Cloning of cells. a Comparison of the colony-forming ability in parental hMSCs and SeV-hMSCs after 14 and 120 days of infection. b Representative karyotype image of cloned SeV-hMSCs. c Proliferation curve of representative cloned MSCs. d Representative images of differentiated cloned SeV-hMSCs (adipocyte differentiation, neuron differentiation, osteoblast culture).

Fig. 4

Growth and morphology of a single clone isolated at different cell ages. a Red arrows indicate cryopreservation points of hMSCs for single-cell cloning test (hMSCs at early, mid-, late, and cell growth-arrested stages on days 9, 24, 49, and 72, respectively).
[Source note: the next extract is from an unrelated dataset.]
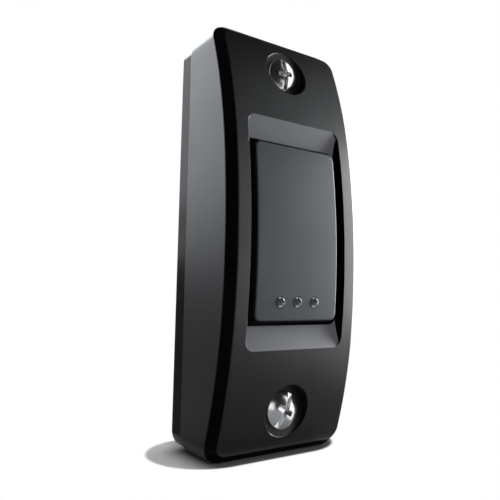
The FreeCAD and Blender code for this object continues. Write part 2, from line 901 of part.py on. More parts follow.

Black arrows indicate points of SeV vector infection (hMSCs at early, mid-, late, and cell growth-arrested stages on days 21, 36, 61, and 90, respectively). b Photographs of SeV vector-infected cells (early-, mid-, and late-stage hMSCs) and SeV vector-uninfected hMSCs (control) before single-cell cloning. c Images of SeV infection test results on mitotic cells (growth arrested-stage hMSCs, day 90): cells immediately before SeV infection, SeV vector-infected cells (2 weeks after infection date), and SeV vector-uninfected cells cultured for 2 weeks (control).

Fig. 5

Analyses of SeV-hMSCs following removal of the SeV vector. a RT-qPCR results for SeV vector in parental hMSCs (hMSC Free), SeV-hMSCs (hMSC GOB 35 °C), and SeV-hMSCs cultured at 37 °C after sorting from 37 °C (hMSC GOB sorted 37 °C) or 39/37°C culture (hMSC GOB sorted 39 –37 °C). b Growth curve and accumulative cell number of SeV-hMSCs and SeV-removed hMSCs. The temperature was shifted on day 22 and cell sorting of fluorescence-negative cells was performed on day 32. c Representative karyotype image of SeV-removed hMSCs. d Telomere length analysis of hMSCs at each stage.